А наш длинноногий Гилемдар всё бегал в поисках суслика, остановившись и соединив ладони, даже попытался посвистеть, но хитрый зверёк, видно, поняв, что это свист шакирда, не вылез из своей норки и не присел на задние лапки, приподняв свои ушки.
…Всю дорогу нас сопровождали жаворонки. Как будто бы на нас беспрерывно лилась мелодия с бездонного сияющего ясного неба. А вы знаете, в чём волшебство песни жаворонка?.. Когда раздаются трели жаворонка, сначала, вы, наверное, это испытывали, по земле разливается лёгкое затишье. Будто бы вся природа, всё живое, как говорят литераторы, замирает, заслушавшись только его одного, погружаясь в радостное и грустное приятное блаженство.

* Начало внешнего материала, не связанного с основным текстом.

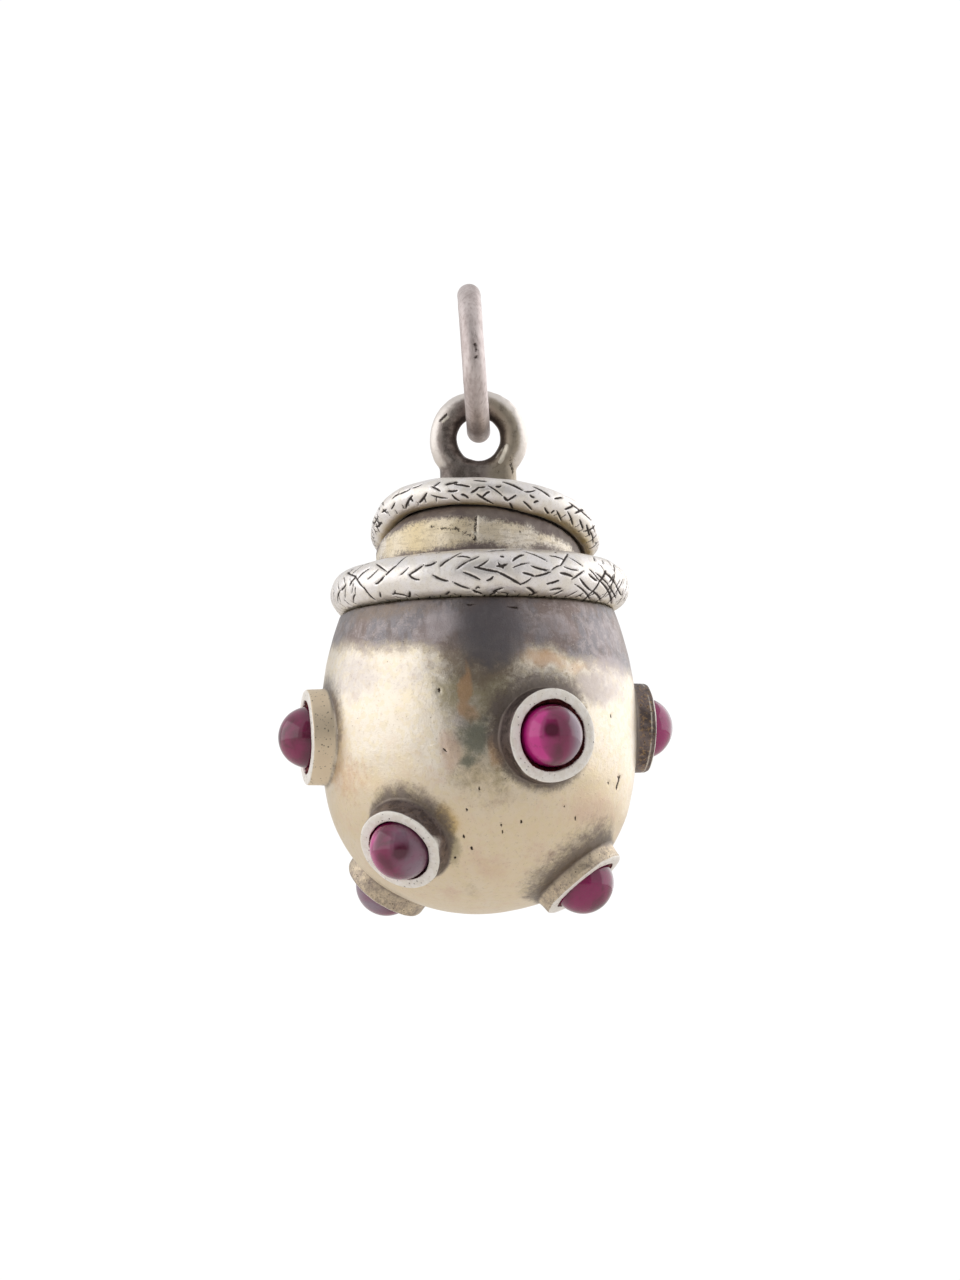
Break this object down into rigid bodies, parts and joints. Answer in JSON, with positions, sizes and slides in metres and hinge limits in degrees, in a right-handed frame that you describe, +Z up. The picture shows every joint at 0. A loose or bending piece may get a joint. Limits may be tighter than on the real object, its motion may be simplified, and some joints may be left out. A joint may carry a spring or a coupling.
{
  "type": "egg pendant",
  "caption": "Hollow gilt egg pendant with round cabochons in bezel cups and an engraved snake wound round its neck, hung from a jump ring.",
  "frame": {"origin": "inside top of the jump ring, where a chain bears", "axes": "+Z up as the pendant hangs, -Y towards the egg's front, +X along the chain, to the right as seen from the front"},
  "size_m": [0.0248, 0.0242, 0.04],
  "materials": {
    "ring_silver": "satin",
    "neck_gilt": "tarnished",
    "snake_silver": "engraved",
    "egg_gilt": "tarnished",
    "stone": "polished"
  },
  "bodies": {
    "ring": {"jump_ring": "ring_silver"},
    "egg": {"neck": "neck_gilt", "snake_coil": "snake_silver", "egg_shell": "egg_gilt", "stone_1": "stone", "stone_2": "stone", "stone_3": "stone", "stone_4": "stone", "stone_5": "stone", "stone_6": "stone", "stone_7": "stone", "stone_8": "stone"}
  },
  "joints": [
    {"name": "egg_swing", "type": "hinge", "parent": "ring", "child": "egg", "pos_m": [0.00055, 0, -0.00783], "axis": [0, 1, 0], "range_deg": [-95, 95]}
  ]
}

Другое волшебство в том, что, когда поёт жаворонок, мир как-то удивительно распластывается, становится шире, светлее. Будто от того, что в вышине находится эта маленькая птаха, земля становится безграничной, как само небо, спокойной и светлой.
Не знаю, поют ли в это время другие птицы, – не обращал внимания, но голос одной птицы, несмотря на то, что над всей землёй беспрерывно звенят только песни жаворонков, врывается в уши. Это кукушка! Созданная природой для того, чтобы напоминать людям о чём-то важном, невидимая глазу странная птица. Когда мы проезжали мимо, из тёмного леса, стоящего довольно далеко от дороги, послышался её предупреждающий голос, заставивший нас умолкнуть.
Вот так, в хорошем настроении весело преодолевая путь, мы, наконец, приблизились к деревне Ишле, расположенной в ровной низине прямо напротив гор с красными склонами. Ещё перед выходом в путь Бадретдин пригласил нас выпить чаю в Ишле. Мы, конечно, не заставили себя уговаривать, для шакирдов зайти к однокашнику на чашку чая и отдохнуть – это закон.